§ **Job**
Look in the material below for the line with "Reconstruct the object" and the line with "252.0, 297.0, 342.0)", then set down exactly those two lines and all lines between, nothing more.

§ **Information given**
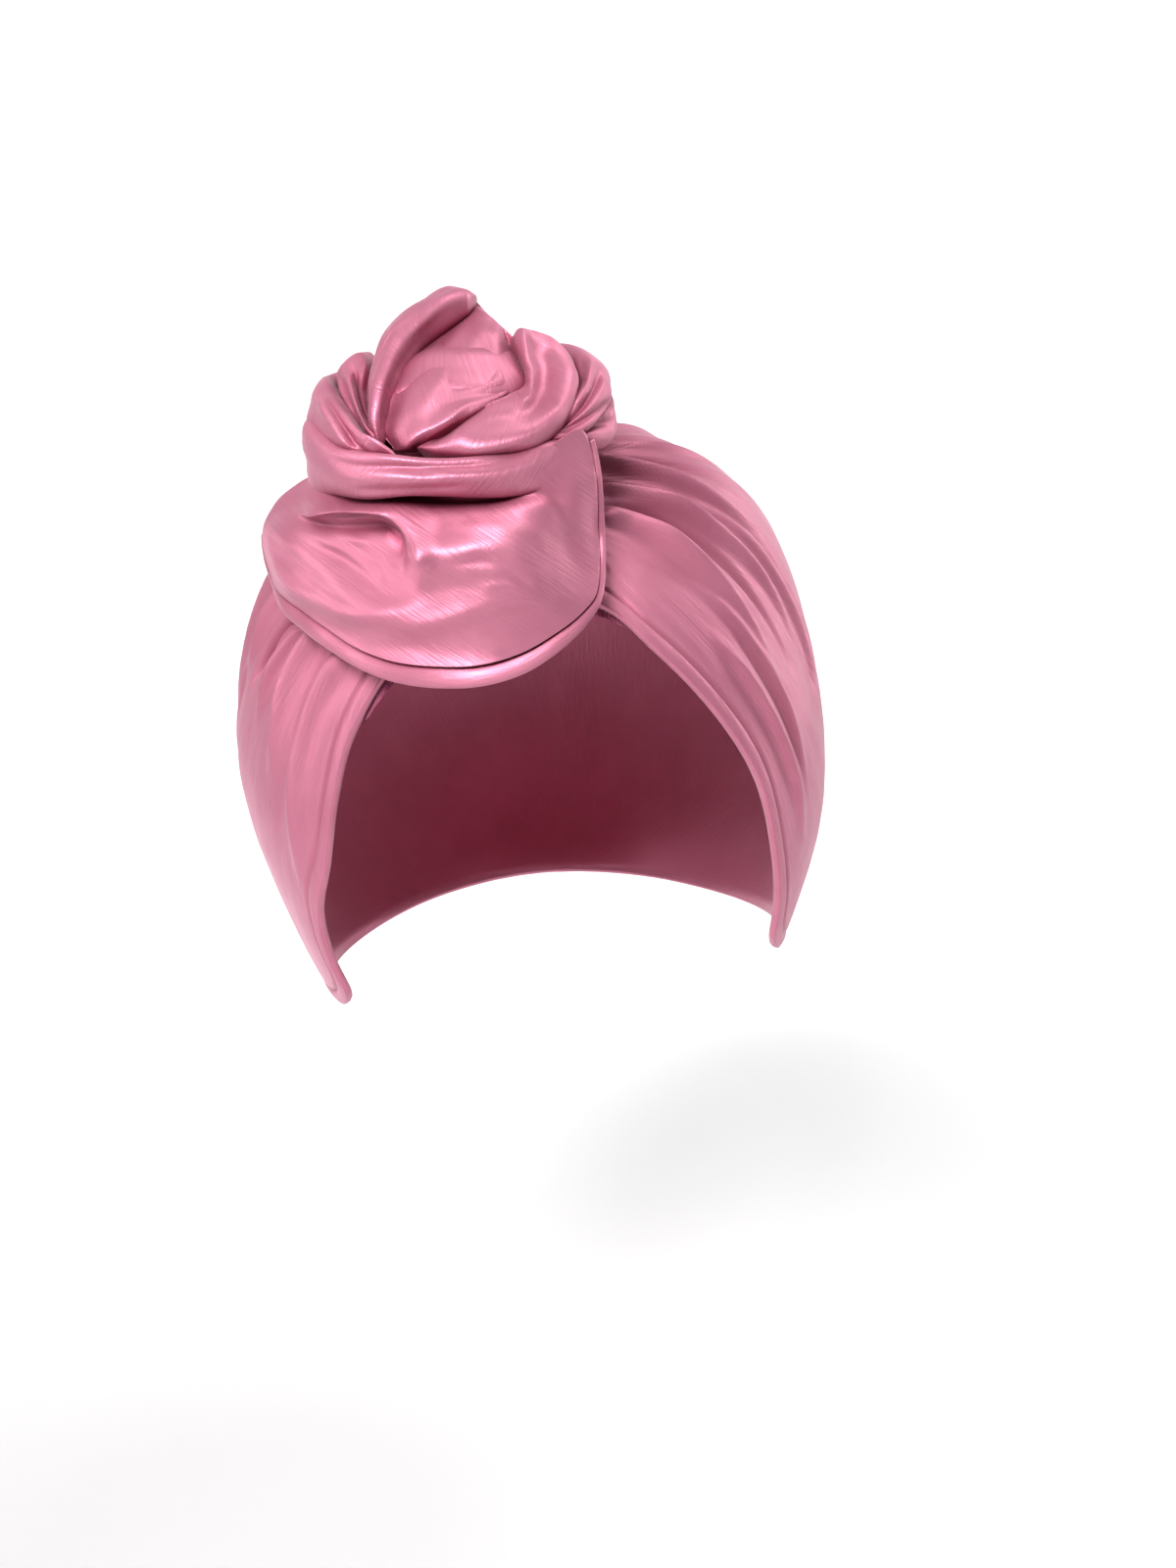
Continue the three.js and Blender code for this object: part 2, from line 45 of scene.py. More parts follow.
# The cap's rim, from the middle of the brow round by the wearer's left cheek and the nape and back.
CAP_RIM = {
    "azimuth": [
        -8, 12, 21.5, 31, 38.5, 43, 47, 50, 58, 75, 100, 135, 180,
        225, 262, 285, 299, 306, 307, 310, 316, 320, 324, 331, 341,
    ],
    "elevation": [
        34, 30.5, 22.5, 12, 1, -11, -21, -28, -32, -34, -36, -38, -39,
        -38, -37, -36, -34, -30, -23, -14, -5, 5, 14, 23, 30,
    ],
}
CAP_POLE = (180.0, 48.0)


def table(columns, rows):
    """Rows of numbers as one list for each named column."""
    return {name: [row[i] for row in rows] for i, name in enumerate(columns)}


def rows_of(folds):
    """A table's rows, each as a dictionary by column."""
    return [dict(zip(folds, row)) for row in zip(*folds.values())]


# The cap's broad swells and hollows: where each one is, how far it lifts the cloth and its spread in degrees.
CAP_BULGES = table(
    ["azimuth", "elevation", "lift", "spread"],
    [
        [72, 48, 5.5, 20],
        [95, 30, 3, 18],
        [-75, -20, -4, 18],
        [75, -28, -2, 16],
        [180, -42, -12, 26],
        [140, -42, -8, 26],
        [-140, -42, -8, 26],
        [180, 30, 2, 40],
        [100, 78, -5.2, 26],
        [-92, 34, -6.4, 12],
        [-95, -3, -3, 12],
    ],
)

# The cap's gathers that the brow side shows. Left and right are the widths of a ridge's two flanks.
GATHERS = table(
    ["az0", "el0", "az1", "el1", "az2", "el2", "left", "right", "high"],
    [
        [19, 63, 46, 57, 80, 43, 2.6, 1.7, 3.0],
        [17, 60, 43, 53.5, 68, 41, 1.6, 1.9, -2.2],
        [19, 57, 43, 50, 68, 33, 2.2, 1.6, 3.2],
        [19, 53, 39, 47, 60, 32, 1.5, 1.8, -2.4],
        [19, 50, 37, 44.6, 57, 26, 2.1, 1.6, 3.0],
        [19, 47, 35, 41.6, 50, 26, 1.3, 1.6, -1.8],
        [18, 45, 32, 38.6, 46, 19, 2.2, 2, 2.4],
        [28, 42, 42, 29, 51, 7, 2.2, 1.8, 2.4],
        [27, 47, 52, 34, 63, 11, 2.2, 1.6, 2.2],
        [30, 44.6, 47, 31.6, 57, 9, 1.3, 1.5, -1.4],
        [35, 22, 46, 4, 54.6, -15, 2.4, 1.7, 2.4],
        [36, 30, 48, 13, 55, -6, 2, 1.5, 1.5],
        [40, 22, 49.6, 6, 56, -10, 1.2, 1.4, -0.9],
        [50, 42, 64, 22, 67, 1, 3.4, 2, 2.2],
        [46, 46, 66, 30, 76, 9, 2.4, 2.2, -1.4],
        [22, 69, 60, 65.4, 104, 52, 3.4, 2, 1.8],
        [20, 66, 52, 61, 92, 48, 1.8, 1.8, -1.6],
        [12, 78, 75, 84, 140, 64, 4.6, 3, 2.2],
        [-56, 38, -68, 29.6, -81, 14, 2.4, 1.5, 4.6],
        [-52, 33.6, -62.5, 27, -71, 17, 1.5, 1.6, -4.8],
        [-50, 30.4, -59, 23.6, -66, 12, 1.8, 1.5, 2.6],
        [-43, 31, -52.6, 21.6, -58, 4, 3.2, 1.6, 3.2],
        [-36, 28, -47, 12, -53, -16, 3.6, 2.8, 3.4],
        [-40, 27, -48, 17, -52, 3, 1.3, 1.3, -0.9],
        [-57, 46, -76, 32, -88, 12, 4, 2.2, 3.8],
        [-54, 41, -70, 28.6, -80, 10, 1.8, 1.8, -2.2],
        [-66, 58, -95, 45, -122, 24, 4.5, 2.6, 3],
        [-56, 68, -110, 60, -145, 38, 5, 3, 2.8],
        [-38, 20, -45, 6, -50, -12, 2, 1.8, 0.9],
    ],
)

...

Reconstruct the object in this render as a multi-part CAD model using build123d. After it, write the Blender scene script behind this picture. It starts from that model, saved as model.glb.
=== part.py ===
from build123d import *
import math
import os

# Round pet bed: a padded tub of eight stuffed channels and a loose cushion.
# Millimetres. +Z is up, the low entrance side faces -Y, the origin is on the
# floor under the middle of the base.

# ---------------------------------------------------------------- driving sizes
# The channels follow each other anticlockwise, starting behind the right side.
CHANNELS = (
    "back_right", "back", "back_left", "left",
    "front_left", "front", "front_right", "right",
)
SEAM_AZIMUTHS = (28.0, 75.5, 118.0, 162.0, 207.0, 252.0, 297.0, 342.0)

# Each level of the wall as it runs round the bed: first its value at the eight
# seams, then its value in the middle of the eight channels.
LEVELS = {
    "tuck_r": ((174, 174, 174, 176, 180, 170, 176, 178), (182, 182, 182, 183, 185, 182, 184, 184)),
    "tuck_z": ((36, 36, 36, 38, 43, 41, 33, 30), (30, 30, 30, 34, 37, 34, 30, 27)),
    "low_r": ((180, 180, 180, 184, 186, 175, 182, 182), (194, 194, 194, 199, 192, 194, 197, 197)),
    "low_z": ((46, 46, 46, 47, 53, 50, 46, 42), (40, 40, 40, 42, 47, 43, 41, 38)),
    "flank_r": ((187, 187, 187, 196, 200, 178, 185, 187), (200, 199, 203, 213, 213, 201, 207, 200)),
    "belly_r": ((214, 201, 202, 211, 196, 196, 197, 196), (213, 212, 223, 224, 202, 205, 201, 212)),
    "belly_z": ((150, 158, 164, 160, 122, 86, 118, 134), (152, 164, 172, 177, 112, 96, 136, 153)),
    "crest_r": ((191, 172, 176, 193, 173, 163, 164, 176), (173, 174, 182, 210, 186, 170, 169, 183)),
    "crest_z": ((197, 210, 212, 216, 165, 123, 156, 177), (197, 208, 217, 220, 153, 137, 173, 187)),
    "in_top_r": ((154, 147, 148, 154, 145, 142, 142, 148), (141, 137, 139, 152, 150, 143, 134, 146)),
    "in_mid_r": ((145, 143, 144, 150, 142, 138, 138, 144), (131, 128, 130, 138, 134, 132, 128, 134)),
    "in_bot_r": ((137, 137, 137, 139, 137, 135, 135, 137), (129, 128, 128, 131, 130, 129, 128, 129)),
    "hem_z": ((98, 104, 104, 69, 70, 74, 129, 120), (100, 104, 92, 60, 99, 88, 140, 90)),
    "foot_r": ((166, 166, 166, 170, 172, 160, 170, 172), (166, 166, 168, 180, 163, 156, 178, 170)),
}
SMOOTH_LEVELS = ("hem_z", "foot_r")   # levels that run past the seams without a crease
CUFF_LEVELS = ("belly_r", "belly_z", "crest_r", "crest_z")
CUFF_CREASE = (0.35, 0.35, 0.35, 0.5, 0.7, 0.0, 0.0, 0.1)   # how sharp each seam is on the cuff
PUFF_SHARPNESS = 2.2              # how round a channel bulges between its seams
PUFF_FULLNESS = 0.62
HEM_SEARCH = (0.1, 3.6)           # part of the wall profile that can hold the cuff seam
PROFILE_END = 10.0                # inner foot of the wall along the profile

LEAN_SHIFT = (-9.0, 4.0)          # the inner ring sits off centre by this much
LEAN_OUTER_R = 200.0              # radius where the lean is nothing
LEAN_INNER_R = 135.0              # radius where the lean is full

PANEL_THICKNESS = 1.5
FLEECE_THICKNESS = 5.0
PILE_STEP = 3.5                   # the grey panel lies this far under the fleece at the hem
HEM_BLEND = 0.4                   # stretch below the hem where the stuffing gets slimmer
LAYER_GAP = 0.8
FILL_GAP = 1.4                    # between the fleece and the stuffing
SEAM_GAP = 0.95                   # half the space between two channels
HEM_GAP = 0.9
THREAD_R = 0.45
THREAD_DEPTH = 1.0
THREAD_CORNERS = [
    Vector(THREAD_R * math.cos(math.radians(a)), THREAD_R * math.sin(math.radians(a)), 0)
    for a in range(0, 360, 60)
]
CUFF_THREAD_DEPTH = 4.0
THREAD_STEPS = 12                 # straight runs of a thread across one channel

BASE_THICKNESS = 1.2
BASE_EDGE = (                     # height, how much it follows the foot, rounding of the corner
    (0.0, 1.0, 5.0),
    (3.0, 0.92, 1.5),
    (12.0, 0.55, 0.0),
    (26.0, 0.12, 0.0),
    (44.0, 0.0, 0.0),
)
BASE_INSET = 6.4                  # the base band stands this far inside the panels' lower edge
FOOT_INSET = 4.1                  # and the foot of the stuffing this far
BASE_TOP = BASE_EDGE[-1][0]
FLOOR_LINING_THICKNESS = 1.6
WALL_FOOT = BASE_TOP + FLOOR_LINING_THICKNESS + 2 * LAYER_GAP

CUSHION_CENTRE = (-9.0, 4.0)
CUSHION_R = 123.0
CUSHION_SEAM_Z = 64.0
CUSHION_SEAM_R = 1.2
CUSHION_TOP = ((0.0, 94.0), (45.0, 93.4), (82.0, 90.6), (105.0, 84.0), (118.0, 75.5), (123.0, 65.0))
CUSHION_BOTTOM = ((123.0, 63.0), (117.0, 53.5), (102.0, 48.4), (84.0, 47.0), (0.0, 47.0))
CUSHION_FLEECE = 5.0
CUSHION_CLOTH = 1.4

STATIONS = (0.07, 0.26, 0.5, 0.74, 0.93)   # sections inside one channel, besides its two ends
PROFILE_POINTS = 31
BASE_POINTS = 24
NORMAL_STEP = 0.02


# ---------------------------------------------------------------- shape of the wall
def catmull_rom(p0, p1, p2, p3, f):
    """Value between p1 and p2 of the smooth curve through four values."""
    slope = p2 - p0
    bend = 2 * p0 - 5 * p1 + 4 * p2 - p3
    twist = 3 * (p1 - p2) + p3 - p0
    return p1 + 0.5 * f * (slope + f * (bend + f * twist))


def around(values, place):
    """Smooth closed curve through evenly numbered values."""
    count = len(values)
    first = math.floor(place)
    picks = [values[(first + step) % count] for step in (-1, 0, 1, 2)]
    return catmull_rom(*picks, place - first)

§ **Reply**
Reconstruct the object in this render as a multi-part CAD model using build123d. After it, write the Blender scene script behind this picture. It starts from that model, saved as model.glb.
=== part.py ===
from build123d import *
import math
import os

# Round pet bed: a padded tub of eight stuffed channels and a loose cushion.
# Millimetres. +Z is up, the low entrance side faces -Y, the origin is on the
# floor under the middle of the base.

# ---------------------------------------------------------------- driving sizes
# The channels follow each other anticlockwise, starting behind the right side.
CHANNELS = (
    "back_right", "back", "back_left", "left",
    "front_left", "front", "front_right", "right",
)
SEAM_AZIMUTHS = (28.0, 75.5, 118.0, 162.0, 207.0, 252.0, 297.0, 342.0)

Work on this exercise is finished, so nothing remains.